Art. 42.08 (Vernon Supp. 2006).  The order in which the cases are cumulated is not
important, because both suspended and imposed sentences may be treated as convictions
under Article 42.08.  See Pettigrew v. State, 48 S.W.3d 769, 771-73 (Tex. Crim. App. 2001). 
In Pettigrew, the appellant was placed on regular community supervision for aggravated
sexual assault, then committed a murder and was sentenced for that crime.  Id. at 770.  The
trial court subsequently revoked the appellant's community supervision and imposed the ten-year sentence cumulated on the seventy-five year murder sentence.  Id.  The Court of
Criminal Appeals held the trial court could stack the sentence for sexual assault onto the
sentence for murder.  Id. at 773.  Furthermore, "[t]here is no requirement that a sentence must
be imposed in the first conviction before a stacked sentence can be imposed in any
subsequent sentence."  Barela v.
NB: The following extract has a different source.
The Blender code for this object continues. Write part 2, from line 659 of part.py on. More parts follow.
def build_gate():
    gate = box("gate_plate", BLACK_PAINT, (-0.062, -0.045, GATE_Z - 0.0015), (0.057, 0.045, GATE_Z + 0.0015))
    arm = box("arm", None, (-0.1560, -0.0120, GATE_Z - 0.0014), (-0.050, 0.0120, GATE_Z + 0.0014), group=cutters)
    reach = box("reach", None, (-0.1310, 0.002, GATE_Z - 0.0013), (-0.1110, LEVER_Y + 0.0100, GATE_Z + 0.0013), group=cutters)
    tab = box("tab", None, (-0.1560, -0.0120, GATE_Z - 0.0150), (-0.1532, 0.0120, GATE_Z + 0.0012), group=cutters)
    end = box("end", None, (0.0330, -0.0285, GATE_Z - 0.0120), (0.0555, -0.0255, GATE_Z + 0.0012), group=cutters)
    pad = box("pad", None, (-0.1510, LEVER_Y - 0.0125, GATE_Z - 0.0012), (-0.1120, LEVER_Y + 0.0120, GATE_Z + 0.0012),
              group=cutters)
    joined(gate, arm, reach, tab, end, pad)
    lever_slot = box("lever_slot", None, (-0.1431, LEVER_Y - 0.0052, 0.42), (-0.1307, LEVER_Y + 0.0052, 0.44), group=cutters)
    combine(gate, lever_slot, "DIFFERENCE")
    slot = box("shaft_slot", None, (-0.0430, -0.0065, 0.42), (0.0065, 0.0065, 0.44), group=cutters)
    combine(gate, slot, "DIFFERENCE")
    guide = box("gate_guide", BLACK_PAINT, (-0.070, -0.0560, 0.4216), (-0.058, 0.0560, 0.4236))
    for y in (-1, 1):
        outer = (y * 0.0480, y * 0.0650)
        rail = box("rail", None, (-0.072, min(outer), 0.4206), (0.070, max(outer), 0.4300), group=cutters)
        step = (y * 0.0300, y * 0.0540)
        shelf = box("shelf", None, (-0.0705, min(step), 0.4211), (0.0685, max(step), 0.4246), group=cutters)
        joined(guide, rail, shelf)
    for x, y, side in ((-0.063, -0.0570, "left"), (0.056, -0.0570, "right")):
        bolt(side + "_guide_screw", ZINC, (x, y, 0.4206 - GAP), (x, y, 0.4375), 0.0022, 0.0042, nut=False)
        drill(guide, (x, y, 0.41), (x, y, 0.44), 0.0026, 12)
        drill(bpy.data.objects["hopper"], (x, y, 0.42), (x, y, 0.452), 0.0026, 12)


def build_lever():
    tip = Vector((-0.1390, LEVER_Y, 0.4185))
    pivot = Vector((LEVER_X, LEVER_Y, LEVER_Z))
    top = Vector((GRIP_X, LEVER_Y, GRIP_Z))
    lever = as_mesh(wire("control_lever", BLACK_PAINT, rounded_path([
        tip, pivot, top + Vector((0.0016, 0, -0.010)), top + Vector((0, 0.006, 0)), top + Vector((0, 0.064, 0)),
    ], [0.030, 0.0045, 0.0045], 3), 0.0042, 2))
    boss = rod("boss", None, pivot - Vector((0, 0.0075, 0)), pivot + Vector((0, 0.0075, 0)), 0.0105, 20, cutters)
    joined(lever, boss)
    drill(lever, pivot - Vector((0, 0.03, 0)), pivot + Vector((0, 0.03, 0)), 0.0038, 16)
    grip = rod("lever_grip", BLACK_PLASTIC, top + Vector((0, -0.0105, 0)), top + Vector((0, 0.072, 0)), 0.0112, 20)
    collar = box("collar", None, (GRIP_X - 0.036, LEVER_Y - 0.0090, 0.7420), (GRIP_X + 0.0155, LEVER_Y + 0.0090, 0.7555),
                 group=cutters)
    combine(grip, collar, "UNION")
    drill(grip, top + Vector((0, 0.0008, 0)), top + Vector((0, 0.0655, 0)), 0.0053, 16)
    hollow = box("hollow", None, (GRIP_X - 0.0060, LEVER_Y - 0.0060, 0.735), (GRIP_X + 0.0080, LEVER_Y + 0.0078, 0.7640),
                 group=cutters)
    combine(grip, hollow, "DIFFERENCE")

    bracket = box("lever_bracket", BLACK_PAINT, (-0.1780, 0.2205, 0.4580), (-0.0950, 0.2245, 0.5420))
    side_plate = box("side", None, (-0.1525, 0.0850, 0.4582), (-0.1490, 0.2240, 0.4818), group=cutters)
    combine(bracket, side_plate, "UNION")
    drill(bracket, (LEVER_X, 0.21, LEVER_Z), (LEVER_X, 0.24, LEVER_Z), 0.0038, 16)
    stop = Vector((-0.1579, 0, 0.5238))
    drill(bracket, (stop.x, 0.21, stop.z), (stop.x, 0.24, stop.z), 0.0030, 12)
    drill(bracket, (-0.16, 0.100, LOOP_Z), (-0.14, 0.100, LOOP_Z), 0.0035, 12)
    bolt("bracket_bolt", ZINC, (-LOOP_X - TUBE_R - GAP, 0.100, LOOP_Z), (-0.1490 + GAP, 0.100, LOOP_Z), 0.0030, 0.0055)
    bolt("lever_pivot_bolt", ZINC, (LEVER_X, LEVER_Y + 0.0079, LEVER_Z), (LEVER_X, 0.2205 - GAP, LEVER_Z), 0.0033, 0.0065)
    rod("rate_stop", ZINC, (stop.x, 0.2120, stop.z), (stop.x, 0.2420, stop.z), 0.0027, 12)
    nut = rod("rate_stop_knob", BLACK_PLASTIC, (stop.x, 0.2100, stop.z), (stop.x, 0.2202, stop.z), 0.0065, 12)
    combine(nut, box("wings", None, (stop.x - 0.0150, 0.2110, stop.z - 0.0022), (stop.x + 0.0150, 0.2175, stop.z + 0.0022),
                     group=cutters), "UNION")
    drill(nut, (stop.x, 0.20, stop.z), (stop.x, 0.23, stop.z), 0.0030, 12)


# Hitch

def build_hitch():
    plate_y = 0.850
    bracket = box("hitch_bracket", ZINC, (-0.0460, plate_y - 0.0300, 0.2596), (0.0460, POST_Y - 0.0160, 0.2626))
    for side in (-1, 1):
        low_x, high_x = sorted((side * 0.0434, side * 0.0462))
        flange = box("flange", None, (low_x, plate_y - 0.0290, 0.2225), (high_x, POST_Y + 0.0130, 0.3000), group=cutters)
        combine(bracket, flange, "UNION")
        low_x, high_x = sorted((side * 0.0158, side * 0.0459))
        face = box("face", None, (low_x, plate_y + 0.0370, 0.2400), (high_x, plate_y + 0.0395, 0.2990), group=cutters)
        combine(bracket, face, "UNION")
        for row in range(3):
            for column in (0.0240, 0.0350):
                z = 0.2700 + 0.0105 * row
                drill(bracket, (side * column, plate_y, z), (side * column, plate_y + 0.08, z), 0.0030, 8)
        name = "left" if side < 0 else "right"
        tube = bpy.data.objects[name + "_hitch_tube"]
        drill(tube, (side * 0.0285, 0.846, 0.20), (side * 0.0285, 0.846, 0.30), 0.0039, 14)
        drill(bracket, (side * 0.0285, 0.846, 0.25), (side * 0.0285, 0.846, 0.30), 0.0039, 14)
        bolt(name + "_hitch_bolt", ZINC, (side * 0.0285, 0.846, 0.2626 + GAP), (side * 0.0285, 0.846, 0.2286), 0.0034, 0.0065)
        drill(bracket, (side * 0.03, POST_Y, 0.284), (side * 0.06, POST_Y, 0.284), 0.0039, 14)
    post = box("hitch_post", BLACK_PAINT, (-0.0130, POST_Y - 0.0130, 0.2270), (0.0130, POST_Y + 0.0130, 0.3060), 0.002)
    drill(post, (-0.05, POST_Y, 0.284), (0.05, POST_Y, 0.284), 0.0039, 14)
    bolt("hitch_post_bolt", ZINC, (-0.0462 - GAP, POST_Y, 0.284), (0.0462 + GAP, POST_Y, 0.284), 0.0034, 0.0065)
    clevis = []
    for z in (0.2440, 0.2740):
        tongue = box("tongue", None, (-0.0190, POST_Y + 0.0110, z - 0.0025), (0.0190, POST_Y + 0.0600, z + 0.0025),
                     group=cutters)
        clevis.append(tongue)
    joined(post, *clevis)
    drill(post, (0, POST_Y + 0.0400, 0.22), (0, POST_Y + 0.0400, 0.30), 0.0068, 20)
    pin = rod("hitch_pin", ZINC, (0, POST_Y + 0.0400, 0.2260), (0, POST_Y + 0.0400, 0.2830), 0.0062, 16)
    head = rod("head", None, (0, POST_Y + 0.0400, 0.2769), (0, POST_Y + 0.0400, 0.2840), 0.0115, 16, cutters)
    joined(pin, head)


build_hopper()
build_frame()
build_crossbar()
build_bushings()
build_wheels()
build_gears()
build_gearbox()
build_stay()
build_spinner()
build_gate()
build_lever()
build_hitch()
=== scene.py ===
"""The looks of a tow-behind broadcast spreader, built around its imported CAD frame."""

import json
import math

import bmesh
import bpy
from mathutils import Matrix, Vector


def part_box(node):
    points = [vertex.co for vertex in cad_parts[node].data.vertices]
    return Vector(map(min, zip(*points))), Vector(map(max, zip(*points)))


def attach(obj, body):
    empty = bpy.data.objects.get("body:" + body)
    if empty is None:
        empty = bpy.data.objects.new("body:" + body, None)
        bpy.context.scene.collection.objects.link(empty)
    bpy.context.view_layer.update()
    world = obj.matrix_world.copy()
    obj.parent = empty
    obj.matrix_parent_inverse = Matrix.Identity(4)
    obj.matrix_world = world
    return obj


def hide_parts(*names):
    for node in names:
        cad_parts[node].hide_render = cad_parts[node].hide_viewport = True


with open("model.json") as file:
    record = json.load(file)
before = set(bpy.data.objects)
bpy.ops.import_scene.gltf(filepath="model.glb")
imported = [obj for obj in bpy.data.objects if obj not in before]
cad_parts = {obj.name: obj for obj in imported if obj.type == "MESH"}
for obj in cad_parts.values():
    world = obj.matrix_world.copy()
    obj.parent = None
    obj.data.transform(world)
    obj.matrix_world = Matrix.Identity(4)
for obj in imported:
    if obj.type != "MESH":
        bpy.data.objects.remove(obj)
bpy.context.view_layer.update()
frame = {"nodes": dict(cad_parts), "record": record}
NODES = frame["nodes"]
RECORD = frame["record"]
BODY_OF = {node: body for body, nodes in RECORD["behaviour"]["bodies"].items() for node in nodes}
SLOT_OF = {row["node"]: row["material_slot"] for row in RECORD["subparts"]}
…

State, 180 S.W.3d 145, 149 (Tex. Crim. App. 2005).  In a
consolidated trial of offenses not arising out of the same criminal episode, the trial court has
the absolute discretion to cumulate the sentences.  See Nicholas v. State, 56 S.W.3d 760, 764,
766 (Tex. App.--Houston [14th Dist.] 2001, pet. ref'd); Tex. Pen. Code Ann. § 3.03 (Vernon
Supp. 2006).  Although a cumulation order may not be entered after the defendant has begun
serving his sentence for the second offense, Mitchell did not begin serving his sentence for
driving while intoxicated before he was sentenced for the new offense.  Cf. Ex parte Barley,
842 S.W.2d 694, 695 (Tex. Crim. App. 1992), overruled in part on other grounds by Ex
parte Townsend, 137 S.W.3d 79, 81-82 (Tex. Crim. App. 2004).  Thus, taking evidence or
sentencing the defendant in the same or in separate hearings would have no effect on the trial
court's authority to cumulate one sentence upon the other.
	Second, the parties could not plea-bargain for concurrent sentences.  The legislature
has not authorized binding plea agreements in the context of revocation proceedings. 
Gutierrez v. State, 108 S.W.3d 304, 309-10 (Tex. Crim. App. 2003).  This is not a situation
where the defendant pled true or engaged in some other concession in return for the State's
agreement to recommend concurrent sentences.  Mitchell pleaded "not true" to the
allegations in the State's motion to revoke.  The agreement at issue mentioned neither
sentencing nor a promise by the State to recommend concurrent sentences.  Since the State's
agreement for a consolidated hearing did not affect the trial court's ability to order
consecutive sentences, the State's sentencing recommendation could not deprive the
appellant of any benefits arising from his agreement to hear the motion to revoke with the
jury trial.
	Moreover, Mitchell limits his claim of error to the cumulation order and does not
claim that any agreement between the State and the defendant required the trial court to
impose the sentence in this case when it pronounced the sentence in the other case.  The
claim on appeal is based solely upon Santobello.  The agreement in this case provided that
matters unique to the motion to revoke probation would be handled separately from the jury
trial.  The trial court considered the evidence and the objections from the jury trial in
considering the motion to revoke community supervision.  The agreement required nothing
more.  In the absence of an agreement for the State to recommend concurrent sentences,
Santobello is not implicated.  We overrule the issue and affirm the judgment.
	AFFIRMED.

							_______________________________
								STEVE MCKEITHEN
								        Chief Justice

Submitted on October 10, 2006
Opinion Delivered November 8, 2006
Do Not Publish

Before McKeithen, C.J., Kreger and Horton, JJ.
1.  The significance of that statement is not entirely clear.  Mitchell appealed his
conviction in Cause No. B040383-R.  See Mitchell v. State, No. 09-05-316 CR (Tex. App.--Beaumont Nov. 8, 2006, no pet. h.).  The reporter's record filed in that appeal reveals that
before the State began its case-in-chief in Cause No. B040383-R, the parties confirmed with
the trial court that the court could consider the evidence adduced during the trial in resolving
the motion to revoke, but that the motion to revoke would be taken up at another time,
possibly after trial of the three new indictments.